» **What you have to do**: Set down exactly, please, each line from the one containing "Write the three.js" through the one containing "const RIM_WIDTH_PIXELS = 15.5;", both lines included, and no other line.

» **Task material**:

>>>

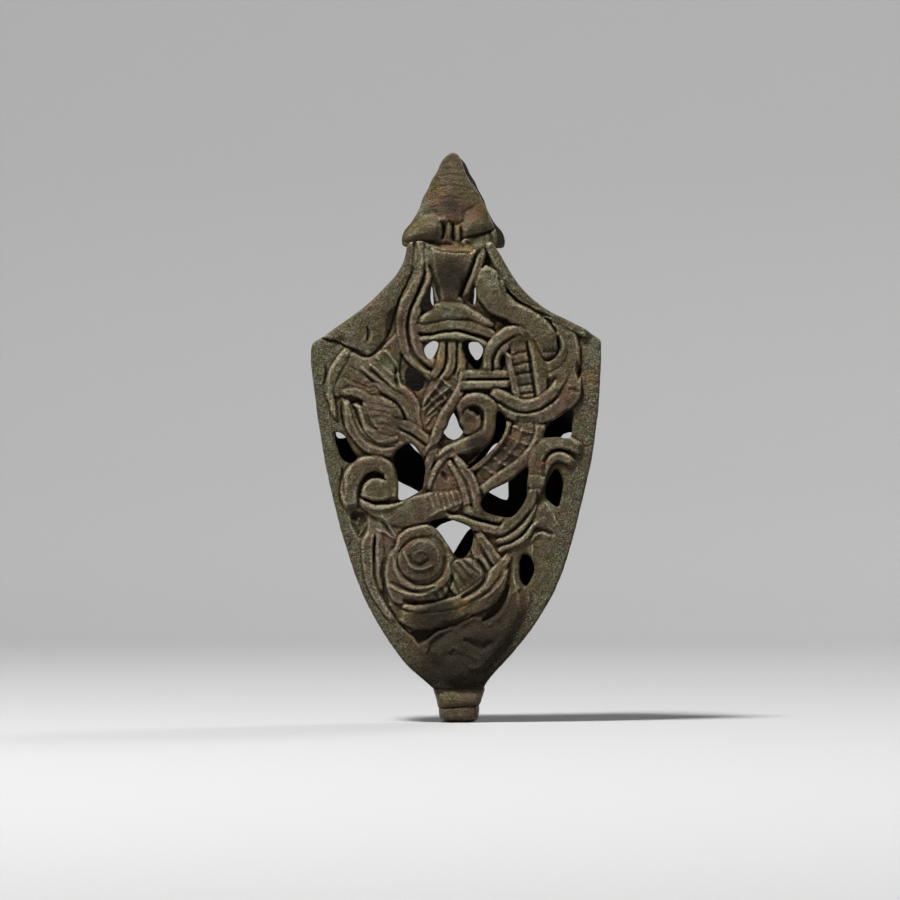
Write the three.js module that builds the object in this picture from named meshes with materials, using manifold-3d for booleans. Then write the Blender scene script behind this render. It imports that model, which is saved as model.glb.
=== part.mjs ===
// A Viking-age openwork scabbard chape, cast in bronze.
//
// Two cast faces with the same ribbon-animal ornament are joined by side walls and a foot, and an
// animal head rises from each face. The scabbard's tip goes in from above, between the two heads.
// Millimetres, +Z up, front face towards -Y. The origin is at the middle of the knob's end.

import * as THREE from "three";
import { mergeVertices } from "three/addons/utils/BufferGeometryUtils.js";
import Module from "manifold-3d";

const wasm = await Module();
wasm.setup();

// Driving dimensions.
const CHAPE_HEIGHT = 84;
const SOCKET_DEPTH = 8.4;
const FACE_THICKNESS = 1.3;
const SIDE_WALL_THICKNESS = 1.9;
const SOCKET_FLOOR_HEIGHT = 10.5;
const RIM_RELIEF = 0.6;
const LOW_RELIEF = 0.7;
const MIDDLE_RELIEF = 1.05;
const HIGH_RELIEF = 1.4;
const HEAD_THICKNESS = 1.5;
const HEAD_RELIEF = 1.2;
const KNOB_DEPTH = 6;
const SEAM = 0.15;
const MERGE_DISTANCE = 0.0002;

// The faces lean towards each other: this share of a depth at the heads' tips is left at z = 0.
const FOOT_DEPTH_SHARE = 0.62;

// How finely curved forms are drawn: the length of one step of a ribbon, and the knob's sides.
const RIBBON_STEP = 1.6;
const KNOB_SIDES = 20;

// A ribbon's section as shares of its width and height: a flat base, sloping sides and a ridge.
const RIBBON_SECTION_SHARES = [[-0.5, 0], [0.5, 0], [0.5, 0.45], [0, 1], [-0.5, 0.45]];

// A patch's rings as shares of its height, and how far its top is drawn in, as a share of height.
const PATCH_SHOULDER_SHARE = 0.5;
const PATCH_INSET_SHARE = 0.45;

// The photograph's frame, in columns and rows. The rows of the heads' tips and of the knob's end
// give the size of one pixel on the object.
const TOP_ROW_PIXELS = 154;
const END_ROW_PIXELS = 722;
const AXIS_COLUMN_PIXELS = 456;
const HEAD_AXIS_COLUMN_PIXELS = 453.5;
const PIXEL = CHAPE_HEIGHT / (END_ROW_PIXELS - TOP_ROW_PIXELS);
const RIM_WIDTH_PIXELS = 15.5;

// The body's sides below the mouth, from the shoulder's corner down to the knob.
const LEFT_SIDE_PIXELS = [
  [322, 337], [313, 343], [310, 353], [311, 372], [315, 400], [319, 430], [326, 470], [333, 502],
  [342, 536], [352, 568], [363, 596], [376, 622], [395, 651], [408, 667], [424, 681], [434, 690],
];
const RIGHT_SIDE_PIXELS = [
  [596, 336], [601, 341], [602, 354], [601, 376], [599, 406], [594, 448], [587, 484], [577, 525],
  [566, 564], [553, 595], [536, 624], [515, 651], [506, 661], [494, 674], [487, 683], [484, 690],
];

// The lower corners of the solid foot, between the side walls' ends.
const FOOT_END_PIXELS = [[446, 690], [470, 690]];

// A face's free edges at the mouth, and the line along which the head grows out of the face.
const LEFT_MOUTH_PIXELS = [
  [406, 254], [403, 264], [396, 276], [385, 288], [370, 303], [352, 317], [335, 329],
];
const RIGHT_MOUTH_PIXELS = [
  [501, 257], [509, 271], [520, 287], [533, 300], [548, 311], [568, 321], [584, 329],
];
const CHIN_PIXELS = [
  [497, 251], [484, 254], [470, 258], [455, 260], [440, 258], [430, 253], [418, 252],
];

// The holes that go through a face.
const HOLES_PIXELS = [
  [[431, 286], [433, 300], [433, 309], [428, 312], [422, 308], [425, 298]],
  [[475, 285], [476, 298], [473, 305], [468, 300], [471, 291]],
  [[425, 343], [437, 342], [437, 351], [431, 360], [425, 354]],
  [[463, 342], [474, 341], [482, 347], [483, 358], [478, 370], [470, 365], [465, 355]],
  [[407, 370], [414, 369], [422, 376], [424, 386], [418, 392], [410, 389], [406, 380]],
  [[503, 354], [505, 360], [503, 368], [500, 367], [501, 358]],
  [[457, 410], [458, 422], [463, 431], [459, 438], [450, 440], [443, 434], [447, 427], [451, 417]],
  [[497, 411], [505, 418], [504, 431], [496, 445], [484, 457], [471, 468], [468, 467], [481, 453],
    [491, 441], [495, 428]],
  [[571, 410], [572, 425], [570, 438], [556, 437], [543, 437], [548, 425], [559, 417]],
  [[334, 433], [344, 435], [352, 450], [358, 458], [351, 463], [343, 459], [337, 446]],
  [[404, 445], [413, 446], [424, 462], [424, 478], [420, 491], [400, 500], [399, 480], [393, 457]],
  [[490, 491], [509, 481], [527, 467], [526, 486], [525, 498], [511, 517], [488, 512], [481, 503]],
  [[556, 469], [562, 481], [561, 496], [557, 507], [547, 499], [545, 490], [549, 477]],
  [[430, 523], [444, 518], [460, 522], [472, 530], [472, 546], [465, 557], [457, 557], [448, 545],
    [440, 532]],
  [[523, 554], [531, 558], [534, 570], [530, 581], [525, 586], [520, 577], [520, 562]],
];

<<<
>>>

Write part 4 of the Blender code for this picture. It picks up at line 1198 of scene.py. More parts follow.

<<<
>>>

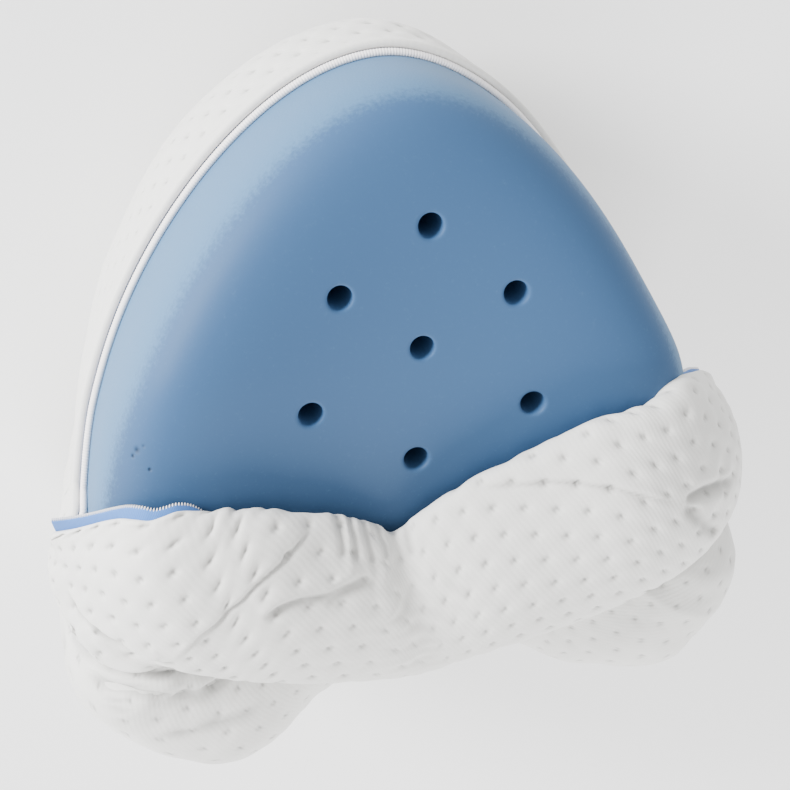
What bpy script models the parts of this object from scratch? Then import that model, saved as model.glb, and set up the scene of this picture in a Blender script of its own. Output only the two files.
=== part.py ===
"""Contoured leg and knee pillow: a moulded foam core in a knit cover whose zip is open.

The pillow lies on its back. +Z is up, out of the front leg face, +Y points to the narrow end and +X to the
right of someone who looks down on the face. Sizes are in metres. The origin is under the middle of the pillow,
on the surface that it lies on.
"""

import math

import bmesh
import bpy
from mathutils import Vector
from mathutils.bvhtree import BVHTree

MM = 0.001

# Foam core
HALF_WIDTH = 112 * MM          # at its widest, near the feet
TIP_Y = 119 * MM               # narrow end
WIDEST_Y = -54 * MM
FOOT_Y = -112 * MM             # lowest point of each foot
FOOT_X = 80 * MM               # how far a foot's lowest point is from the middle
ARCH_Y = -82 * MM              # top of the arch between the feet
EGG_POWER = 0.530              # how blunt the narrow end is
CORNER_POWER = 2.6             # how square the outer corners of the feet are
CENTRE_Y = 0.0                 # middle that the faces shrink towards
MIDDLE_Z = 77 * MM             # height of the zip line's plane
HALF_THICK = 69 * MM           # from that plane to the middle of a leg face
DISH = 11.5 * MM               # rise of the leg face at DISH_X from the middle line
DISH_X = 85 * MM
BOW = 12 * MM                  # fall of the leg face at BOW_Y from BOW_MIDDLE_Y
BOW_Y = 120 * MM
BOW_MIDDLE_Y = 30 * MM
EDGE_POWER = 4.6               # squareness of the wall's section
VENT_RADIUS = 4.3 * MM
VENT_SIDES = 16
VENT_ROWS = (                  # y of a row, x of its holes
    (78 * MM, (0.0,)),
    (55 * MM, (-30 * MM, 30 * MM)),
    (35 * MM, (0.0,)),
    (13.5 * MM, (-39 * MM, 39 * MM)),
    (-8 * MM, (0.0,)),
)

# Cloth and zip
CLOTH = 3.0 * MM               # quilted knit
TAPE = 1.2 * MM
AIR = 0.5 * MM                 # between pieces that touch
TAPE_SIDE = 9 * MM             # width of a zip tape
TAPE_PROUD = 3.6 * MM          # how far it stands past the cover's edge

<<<

» **Finished task**:
Write the three.js module that builds the object in this picture from named meshes with materials, using manifold-3d for booleans. Then write the Blender scene script behind this render. It imports that model, which is saved as model.glb.
=== part.mjs ===
// A Viking-age openwork scabbard chape, cast in bronze.
//
// Two cast faces with the same ribbon-animal ornament are joined by side walls and a foot, and an
// animal head rises from each face. The scabbard's tip goes in from above, between the two heads.
// Millimetres, +Z up, front face towards -Y. The origin is at the middle of the knob's end.

import * as THREE from "three";
import { mergeVertices } from "three/addons/utils/BufferGeometryUtils.js";
import Module from "manifold-3d";

const wasm = await Module();
wasm.setup();

// Driving dimensions.
const CHAPE_HEIGHT = 84;
const SOCKET_DEPTH = 8.4;
const FACE_THICKNESS = 1.3;
const SIDE_WALL_THICKNESS = 1.9;
const SOCKET_FLOOR_HEIGHT = 10.5;
const RIM_RELIEF = 0.6;
const LOW_RELIEF = 0.7;
const MIDDLE_RELIEF = 1.05;
const HIGH_RELIEF = 1.4;
const HEAD_THICKNESS = 1.5;
const HEAD_RELIEF = 1.2;
const KNOB_DEPTH = 6;
const SEAM = 0.15;
const MERGE_DISTANCE = 0.0002;

// The faces lean towards each other: this share of a depth at the heads' tips is left at z = 0.
const FOOT_DEPTH_SHARE = 0.62;

// How finely curved forms are drawn: the length of one step of a ribbon, and the knob's sides.
const RIBBON_STEP = 1.6;
const KNOB_SIDES = 20;

// A ribbon's section as shares of its width and height: a flat base, sloping sides and a ridge.
const RIBBON_SECTION_SHARES = [[-0.5, 0], [0.5, 0], [0.5, 0.45], [0, 1], [-0.5, 0.45]];

// A patch's rings as shares of its height, and how far its top is drawn in, as a share of height.
const PATCH_SHOULDER_SHARE = 0.5;
const PATCH_INSET_SHARE = 0.45;

// The photograph's frame, in columns and rows. The rows of the heads' tips and of the knob's end
// give the size of one pixel on the object.
const TOP_ROW_PIXELS = 154;
const END_ROW_PIXELS = 722;
const AXIS_COLUMN_PIXELS = 456;
const HEAD_AXIS_COLUMN_PIXELS = 453.5;
const PIXEL = CHAPE_HEIGHT / (END_ROW_PIXELS - TOP_ROW_PIXELS);
const RIM_WIDTH_PIXELS = 15.5;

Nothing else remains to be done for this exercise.